Before you post: Your responses to these questions will help the community help you. Please complete this template if you’re asking a support question. Don’t forget to select tags to help index your topic!
1. Describe your incident:
I have had a sudden CPU spike that has been ongoing for most of the day. Prior to this CPU utilization has been low and no changes have been made to the deployment.
2. Describe your environment:
OS Information:
Ubuntu 20.04.5 LTS
Package Version:
4.3.9
Service logs, configurations, and environment variables:
In the server.log file i see the following:
@graylog:/var/log/graylog-server$ tail server.log
at org.graylog.shaded.elasticsearch7.org.elasticsearch.ElasticsearchException.innerFromXContent(ElasticsearchException.java:496)
at org.graylog.shaded.elasticsearch7.org.elasticsearch.ElasticsearchException.fromXContent(ElasticsearchException.java:407)
at org.graylog.shaded.elasticsearch7.org.elasticsearch.ElasticsearchException.innerFromXContent(ElasticsearchException.java:437)
... 33 more
Caused by: ElasticsearchException[Elasticsearch exception [type=illegal_argument_exception, reason=Text fields are not optimised for operations that require per-document field data like aggregations and sorting, so these operations are disabled by default. Please use a keyword field instead. Alternatively, set fielddata=true on [message] in order to load field data by uninverting the inverted index. Note that this can use significant memory.]]
at org.graylog.shaded.elasticsearch7.org.elasticsearch.ElasticsearchException.innerFromXContent(ElasticsearchException.java:496)
at org.graylog.shaded.elasticsearch7.org.elasticsearch.ElasticsearchException.fromXContent(ElasticsearchException.java:407)
at org.graylog.shaded.elasticsearch7.org.elasticsearch.ElasticsearchException.innerFromXContent(ElasticsearchException.java:437)
... 35 more
3. What steps have you already taken to try and solve the problem?
Ran a ‘htop’ command to see that the graylog process is utilizing all cores. Considering rebooting but have not done so.
From what I can understand/see is this part of the logs.
reason=Text fields are not optimised for operations that require per-document field data like aggregations and sorting, so these operations are disabled by default. Please use a keyword field instead. Alternatively, set fielddata=true on [message] in order to load field data by uninverting the inverted index. Note that this can use significant memory.]]
Need some more information to help you further. Chances are something is going on with Elasticsearch.
It could be bad GROK pattern, Pipeline, Dashboard Widget, index template, etc…
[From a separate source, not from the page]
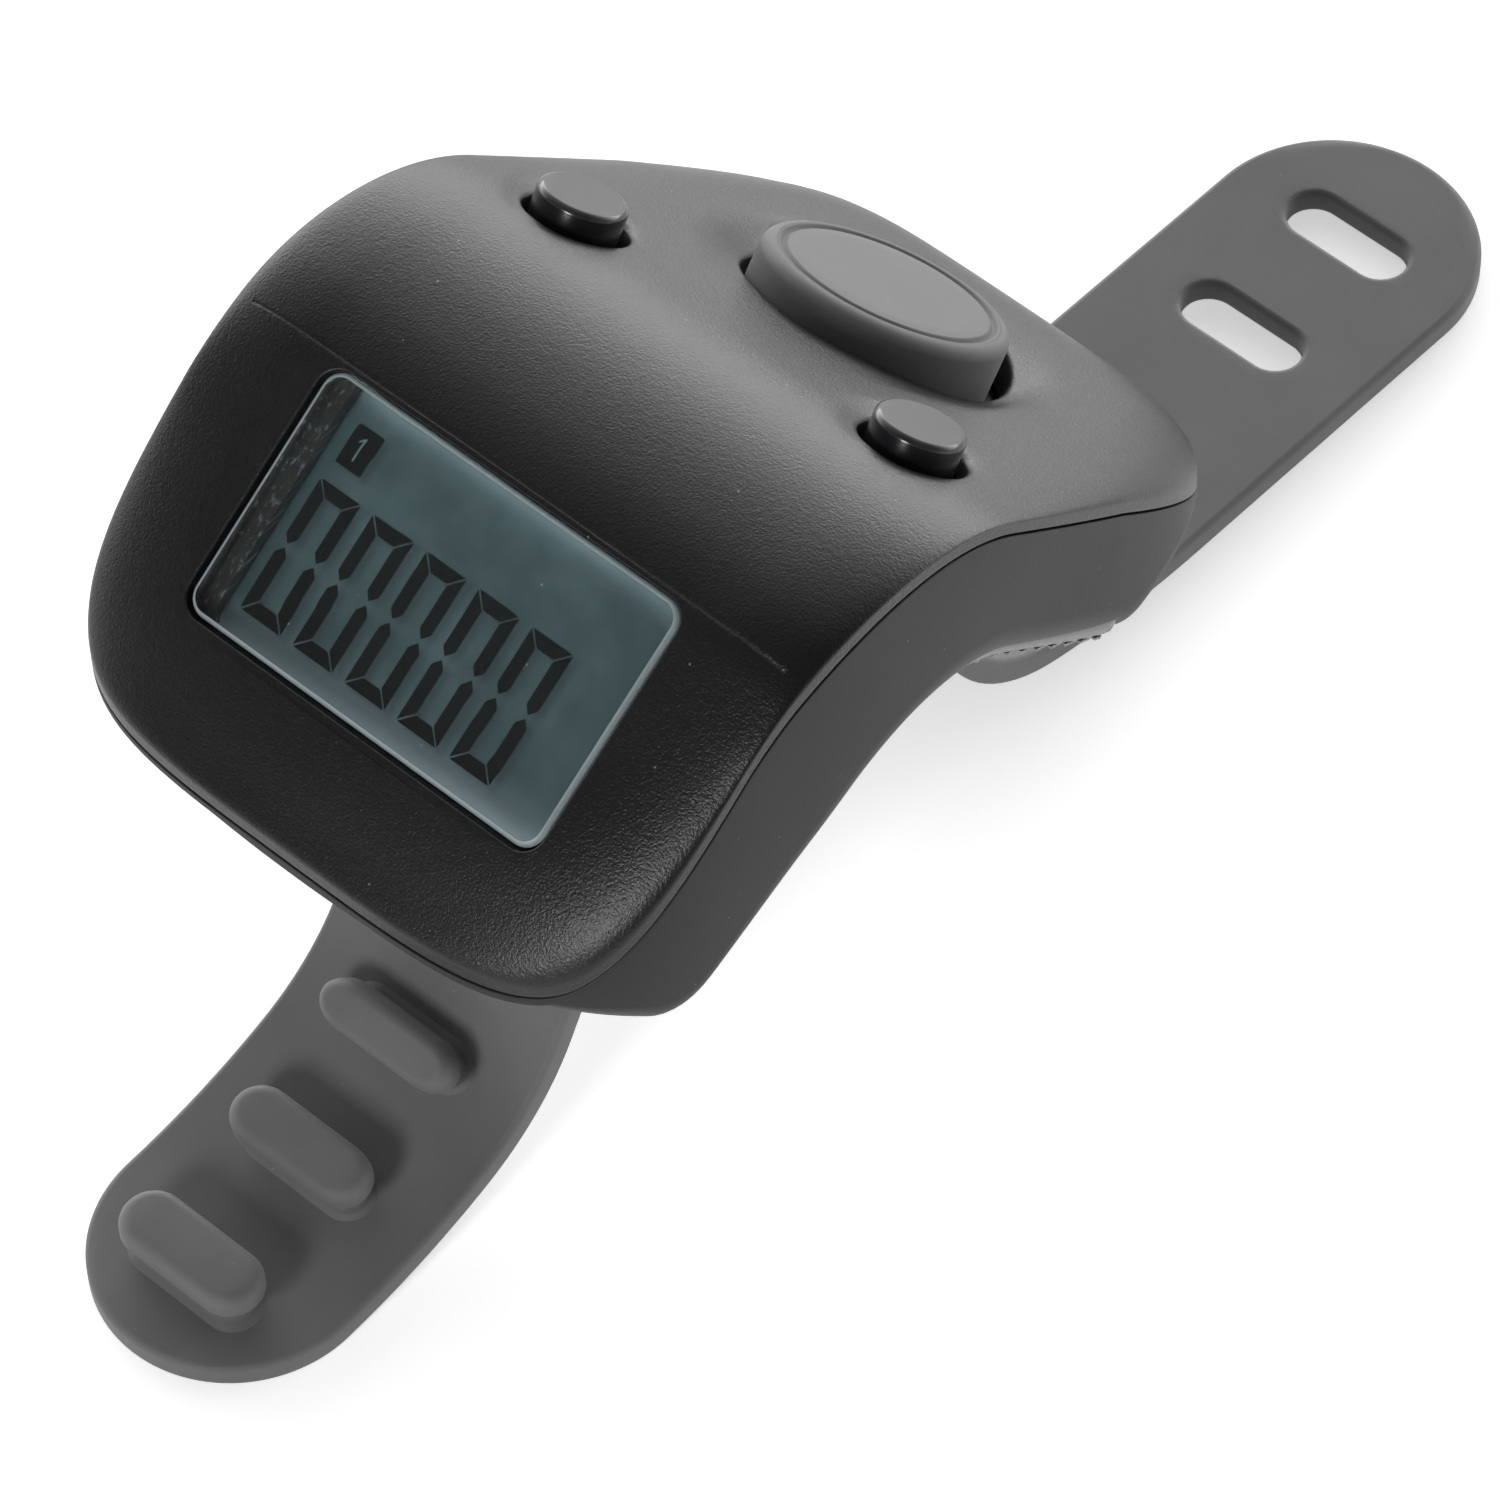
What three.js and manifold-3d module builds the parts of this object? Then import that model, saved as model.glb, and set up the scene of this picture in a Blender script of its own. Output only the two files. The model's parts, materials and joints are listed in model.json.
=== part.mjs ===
// Digital finger counter: a saddle-shaped two-part case with a small number display on its front slope,
// one large and two small push buttons on its back slope, and a silicone strap that goes round a finger.
// Millimetres. +Z is up, -Y is the display side, X runs along the finger. Sizes are measured from the
// middle of the display's window. The part stands on the two feet of its strap, and its origin is on that
// surface, under the middle of the strap's length.

import * as THREE from 'three';
import { mergeVertices } from 'three/addons/utils/BufferGeometryUtils.js';
import Module from 'manifold-3d';

const wasm = await Module();
wasm.setup();

// Clearances
const SEAT_GAP = 0.25; // between a piece and what it rests on
const SLIDE_GAP = 0.3; // round a button in its hole
const SPLIT_GAP = 0.18; // the visible line between the two covers
const SLIVER = 0.006; // smallest detail kept where pieces are cut

// Case, seen from above
const CASE_FRONT_Y = -9.1; // front end of the case
const CASE_REAR_Y = 36.0;
const CASE_HALF_WIDTH = 15.6; // at the widest place, beside the top of the display
const TAIL_HALF_WIDTH = 13.95;
const WIDEST_Y = 5.5;
const END_RUN = 3; // how far the side profiles run past the ends
const NOSE_SPREAD = 0.014; // squares the front corners up, per mm
const FRONT_SQUARENESS = 3.85; // exponents of the rounded-rectangle outline
const REAR_SQUARENESS = 4.8;
const WALL = 1.5;

// Case, seen from the side
const DISPLAY_TILT = 34.2; // degrees
const BROW_Y = 5.9; // where the display slope ends
const BROW_ROUND = 3.5;
const CREST_ROUND = 21;
const CREST_SLOPE = 1.1; // degrees
const BUTTON_SLOPE = 37.5; // degrees, the back slope
const BUTTONS_BEHIND_BROW = 12.74; // from the end of the display slope to the row of small buttons
const BUTTON_ROWS = 7.99; // from that row to the main button
const MAIN_SEAT_DROP = 5.78; // from the display's middle down to the main button's place on the back slope
const SIDE_ROUND = 3.0;
const SIDE_DROP = 1.5;
const FRONT_ROUND = 4.0;
const FRONT_DROP = 1.5;
const REAR_ROUND = 2.4;
const REAR_DROP = 1.7;
const CROWN = 0.15; // how much lower the top is at its sides

// Split line between the covers
const FRONT_SIDE = 1.62; // height of the top cover's side wall at the front end
const REAR_SIDE = 3.03;
const SPLIT_FRONT_FLAT = 1.5; // length of the line's level piece at the front
const SPLIT_FRONT_ROUND = 4;
const SPLIT_PEAK_BEHIND = 4.2; // from the brow to the line's peak, before its rounding
const SPLIT_PEAK_RISE = 2.59;
const SPLIT_PEAK_ROUND = 13;
const SPLIT_REAR_FALL = 2.6; // how far the line falls over the run past the rear end

// Underside: a lobe under the cell, the arch over the finger and a lobe under the buttons
const CELL_CLEARANCE = 0.48; // between the cell's lowest edge and the floor under it
const FRONT_LOBE_Y = -2.2;
const FRONT_LOBE_ROUND = 2.5;
const FRONT_LOBE_LIP = 1.9; // how far the lobe's front line rises past the split line
const ARCH_BEFORE_MAIN = 12.73; // from the arch's corner, before its rounding, to the main button
const ARCH_RISE = 7.8;
const ARCH_ROUND = 10.3;
const REAR_LOBE_RUN = 13.0;
const REAR_LOBE_DROP = 11.2;
const REAR_LOBE_ROUND = 2.2;
const REAR_LOBE_LIP = 0.2;
const FLOOR_WALL = 1.725; // the floor's wall, upright
const BOTTOM_ROUND = 2.3;
const END_ROUND_RISE = 0.3;
const FLARE = 2.8; // how much higher the underside is at its sides than in the middle
const LIP = 0.35; // least height of a cover's wall at the split line

// Display
const WINDOW_WIDTH = 19.4;
const WINDOW_HEIGHT = 11.6;
const WINDOW_CORNER = 1.0;
const WINDOW_THICK = 1.0;
const WINDOW_SUNK = 0.15;
const WINDOW_LEDGE = 0.9; // width of the ledge that carries the window
const GLASS_WIDTH = 20.4;
const GLASS_HEIGHT = 11.4;
const GLASS_THICK = 1.4;
const FRAME_WALL = 0.4;
const FRAME_SHIFT = -0.3; // the glass and its frame sit a little below the window's middle
const FRAME_LIP = 0.6;
const ZEBRA_THICK = 0.9;
const ZEBRA_WIDTH = 1.5;
const BOARD_THICK = 0.8;

// Buttons
const MAIN_TILT = 38.7; // degrees
const MAIN_RADIUS = 5.66;
const MAIN_RISE = 1.3;
const MAIN_DISH_RADIUS = 6.5; // rim of the scooped seat round the button
const MAIN_GROOVE_RADIUS = 4.98;
const GROOVE_WIDTH = 0.36;
const GROOVE_DEPTH = 0.25;
const SMALL_TILT = 33.5; // degrees
const SMALL_RADIUS = 2.22;
const SMALL_RISE = 1.04;
const SMALL_DISH_RADIUS = 2.75;
const SMALL_INSET = 6.3; // from the case's widest side to a small button's axis
const SMALL_LIFT = 0.048; // a small button's seat above the crowned top
const DISH_DEPTH = 1.1;
const FLANGE_OVERHANG = 0.55; // how far a button's flange reaches under the cover
const FLANGE_SINK = 0.5; // between the cover's inner face and a flange
const FLANGE_THICK = 0.5;
const BUTTON_STEM = 2.85; // depth of a stem's end below the cover's surface
const MAIN_STEM_RADIUS = 1.5;
const SMALL_STEM_RADIUS = 1.1;
const BUTTON_EDGE = 0.45; // rounding of a button's top edge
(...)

Hi @gsmith . Thanks for responding back! My graylog is still in the POC/QA stage so this is just a one node cluster. For months this has been operating flawlessly. I’ve made the application upgrades without issues so its strange that all of a sudden this issue cropped up. Interestingly enough the CPU has dialed down just a bit but still very high so the alerts arent as constant. I do have some dashboards, no pipelines. What information can i start giving you? Im the only one in charge of this deployment so i know there hasnt been any modifications/changes tot he graylog configuration.
Interesting development. I have shut down one of my inputs as I know that one is receiving more data than the others and wouldnt you know it the CPU utilization dropped immediately after. This is very strange as I made no changes to the configured extractors. This was all working fine. Will continue to debug but i honestly dont know where to begin.
I had this phenomina once and after hours of digging deep, it turned out that one of the Graylog users had forgotten a Firefox tab running a heavy “All time” query with the “Play” button enabled…
I do indeed do parsing from that input.
So for everyone watching, this turned out to be the extractor I’ve been using. What’s interesting is that absolutely nothing has changed. Perhaps the volume of the logs increased which is something i would need to investigate more. But for now that seems to be root cause.
Thank you for everyone chiming in and offering assistance. Appreciate you!